Over years of time I have done an archeology of my own thinking, mainly to attempt an escape from assumptions that would embarrass me if I understood their origins. In the course of this re-education I have become suspiciously articulate and opinionated about things no doubt best left to the unself-conscious regions of the mind. At the same time, I feel I have found a place in the West for my West, and the legitimating of a lifelong intuition of mine that the spirit of this place is, as spirits go, mysterious, aloof, and rapturously gentle. It is, historically, among other things, the orphan child of a brilliant century.

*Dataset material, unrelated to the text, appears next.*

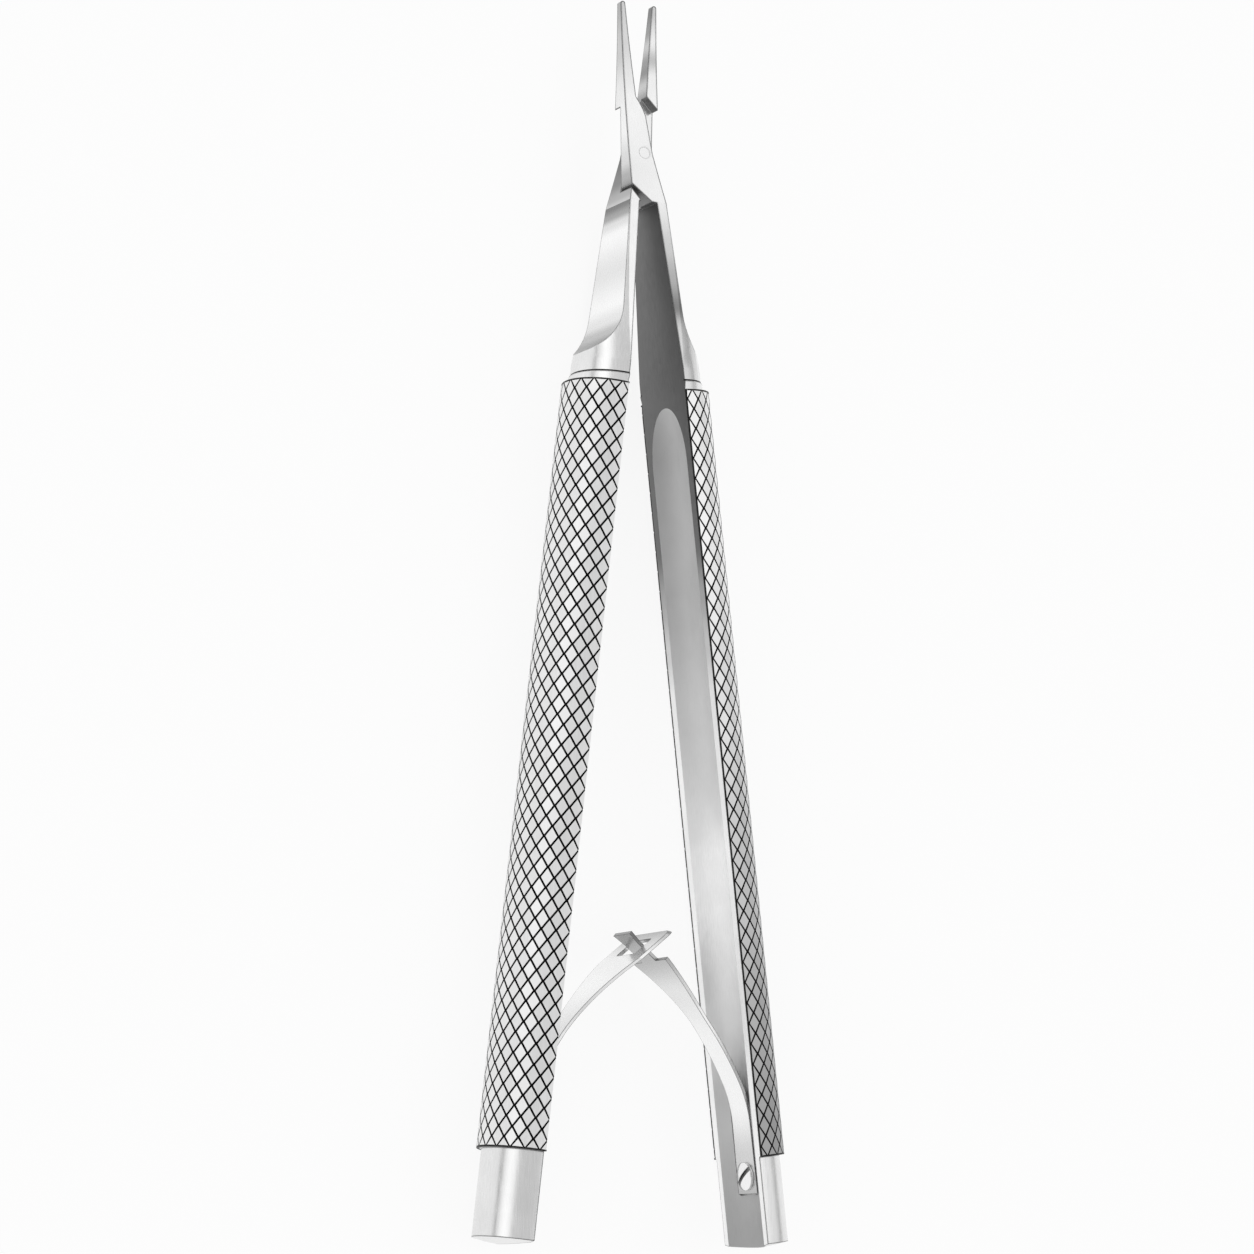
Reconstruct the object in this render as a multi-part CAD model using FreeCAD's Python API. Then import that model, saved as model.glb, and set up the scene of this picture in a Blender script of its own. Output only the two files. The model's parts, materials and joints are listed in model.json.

I think it is fair to say that the West has lost its place in the national imagination, because by some sad evolution, the idea of human nature has become the opposite of what it was when the myth of the West began, and now people who are less shaped and constrained by society are assumed to be disabled and dangerous. This is bad news for the national psyche, a fearful and anti-democratic idea, which threatens to close down change. I think it would be a positively good thing for the West to assert itself in the most interesting terms, so that the whole country must hear, and be reanimated by dreams and passions it has too casually put aside and too readily forgotten.